Setiap krisis menimbulkan dua persoalan, yakni kreativitas dan kemanusiaan. Untuk persoalan kreativitas, dia memandang, seniman umumnya ”kaget” sebentar lalu segera merespons kondisi krisis dengan kreativitas mereka. Di kalangan seniman, krisis menjadi alat penekan mereka berkarya. Dari krisis lahir estetika baru.
Persoalan kedua adalah kemanusiaan. Seniman meleburkan predikat kesenimanannya ke persoalan kemanusiaan. Aneka cara dilakukan agar bisa membantu sesama di tengah krisis. Menurut dia, hal itu sama positifnya dengan kreativitas yang akhirnya terbangun saat krisis.
Praktik berkesenian para seniman saat ini sedang berada dalam arus perubahan terus-menerus. Perubahan ini sudah termasuk medium berkarya.
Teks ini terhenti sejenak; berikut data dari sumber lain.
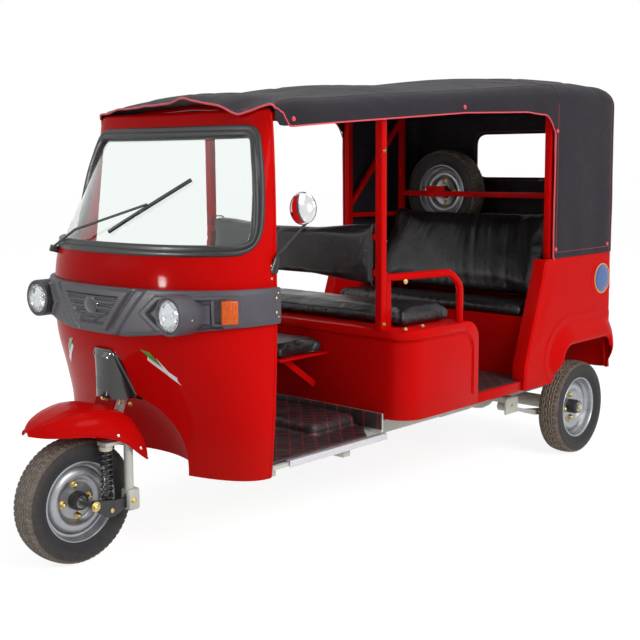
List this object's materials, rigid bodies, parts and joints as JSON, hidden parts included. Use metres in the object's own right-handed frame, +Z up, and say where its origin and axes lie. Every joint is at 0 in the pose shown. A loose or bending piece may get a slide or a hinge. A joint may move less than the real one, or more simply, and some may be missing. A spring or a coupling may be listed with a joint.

Baca juga: Agar Tetap Produktif, Seniman Manfaatkan Platform Digital
Menurut Suwarno, bagi seniman kreatif, perubahan terus-menerus seperti sekarang bisa menjadi kesempatan bagus. Masa pandemi Covid-19 bisa menjadi tantangan baru bagi seniman untuk menyelesaikan ”kesepian”-nya yang menjadi lebih panjang, lalu memiliki waktu memasuki ruang estetik.